I used to believe that I wasn’t someone who needed insurance on things. In the last decade, I’ve been proven wrong enough times that I fixed that problem but it’s interesting to note that often, we look for the best value. Sometimes we get really lucky and are able to save money. But other times, we end up spending more on corrections than what we originally thought we were going to spend. I guess the best rule of thumb is don’t assume that you are getting a better deal.

I have often used products that were cheaper in price but more expensive in the long run. For example, with electronics, most of them are made in China, Thailand, and other countries. I have rarely had issues with electronic equipment so usually when I’ve gotten a television, DVD player, or any other entertaining piece of equipment, it’s done really well and not had to be replaced every year. However, there are some things like tools, clothing, appliances, and even toys that the quality wasn’t as good as it first appeared. Within about six months to a year, some of these things needed to be replaced. There’s nothing worse than trying to use a tool that breaks while you are using it, especially when the tool is brand new. I bought a pair of shoes online for about $80. They were a good brand and it sickened me to my stomach that the shoes literally came apart within a month of the purchase.

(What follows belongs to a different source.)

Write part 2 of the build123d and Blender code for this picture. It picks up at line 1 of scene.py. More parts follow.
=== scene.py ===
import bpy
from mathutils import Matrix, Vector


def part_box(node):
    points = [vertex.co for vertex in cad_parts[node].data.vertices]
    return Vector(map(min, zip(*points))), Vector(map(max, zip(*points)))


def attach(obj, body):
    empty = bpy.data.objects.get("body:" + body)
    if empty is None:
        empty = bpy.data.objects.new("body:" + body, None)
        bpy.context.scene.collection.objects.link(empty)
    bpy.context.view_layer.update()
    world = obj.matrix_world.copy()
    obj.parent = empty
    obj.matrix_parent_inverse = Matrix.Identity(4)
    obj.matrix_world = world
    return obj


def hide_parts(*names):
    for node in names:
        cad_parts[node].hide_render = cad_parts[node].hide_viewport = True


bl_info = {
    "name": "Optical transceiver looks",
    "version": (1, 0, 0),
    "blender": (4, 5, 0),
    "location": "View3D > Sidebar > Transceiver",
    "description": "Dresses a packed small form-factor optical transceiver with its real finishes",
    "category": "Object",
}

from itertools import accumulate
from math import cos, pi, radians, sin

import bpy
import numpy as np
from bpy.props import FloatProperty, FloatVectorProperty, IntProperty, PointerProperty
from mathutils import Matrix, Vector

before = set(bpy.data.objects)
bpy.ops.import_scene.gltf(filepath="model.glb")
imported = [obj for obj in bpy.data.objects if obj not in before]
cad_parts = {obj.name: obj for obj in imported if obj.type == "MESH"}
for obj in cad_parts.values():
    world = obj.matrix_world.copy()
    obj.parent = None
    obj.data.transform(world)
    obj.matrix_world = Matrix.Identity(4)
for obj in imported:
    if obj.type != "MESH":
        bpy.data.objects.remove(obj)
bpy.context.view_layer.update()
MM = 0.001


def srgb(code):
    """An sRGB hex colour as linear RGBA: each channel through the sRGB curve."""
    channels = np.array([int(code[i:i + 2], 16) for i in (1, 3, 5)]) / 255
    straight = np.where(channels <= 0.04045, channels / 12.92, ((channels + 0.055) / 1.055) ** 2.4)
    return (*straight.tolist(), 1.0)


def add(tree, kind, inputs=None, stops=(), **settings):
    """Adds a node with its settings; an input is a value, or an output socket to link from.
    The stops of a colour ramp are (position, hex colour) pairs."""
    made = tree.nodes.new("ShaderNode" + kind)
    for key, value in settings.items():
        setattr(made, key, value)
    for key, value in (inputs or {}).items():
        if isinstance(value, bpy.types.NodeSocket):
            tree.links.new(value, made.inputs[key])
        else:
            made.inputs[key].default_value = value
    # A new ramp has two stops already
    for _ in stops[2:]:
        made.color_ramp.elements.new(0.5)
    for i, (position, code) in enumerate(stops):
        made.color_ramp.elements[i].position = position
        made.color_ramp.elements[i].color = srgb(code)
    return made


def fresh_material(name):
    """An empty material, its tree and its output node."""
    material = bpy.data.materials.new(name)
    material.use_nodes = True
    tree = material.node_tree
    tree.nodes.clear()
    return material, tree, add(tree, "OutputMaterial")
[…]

Another friend of mine bought one of the litter robots that has been advertised so much. The first one he got was a dud. He spent close to $500 and it didn’t work correctly. He now has a new one and it’s doing a great job but for a while there, he was really frustrated that he spent so much money so that his three cats could be a little cleaner. Since most of my friends are men, it’s interesting to get their viewpoints.

One of the biggest gripes they have is that if a tv is cheap and the picture quality isn’t great, it isn’t fun to watch sports or anything on it. They take their sports extremely seriously and want to be able to see it as if they were in the arena watching their favorite football or basketball teams play against their rivals. I’m a diehard basketball fan and I love to watch the sports right along with them. I like football but I’m not into it nearly as much as my friends. The point is that if you can’t enjoy the things that you buy, then it’s not really a good deal.

The same is true for tickets. I managed to get a set of tickets to my favorite basketball team a few years ago off of a scalper. The problem was that it was for the student section and they checked the ID’s. Guess what? I wasn’t a student. That was almost a problem. I did manage to get into the game but at the time I almost lost $100. Expensive lesson but even though I got to see the game, I learned to plan ahead.

Vacations have the same problem. I won a trip years ago to West Virginia. My husband at the time and I went and when we got there, we found out that the trip was for a time share. There’s a lot of pressure in time shares and when we finally decided to not partake, it was almost a sigh of relief. That is until we got to the motel and realized that roaches were everywhere. Like I said, cheaper isn’t always better.

Don’t assume you are getting a good deal. Ask a lot of questions and do your research. Unfortunately it has gotten to the point that we have to research everything but in the long run it can save you a ton of money.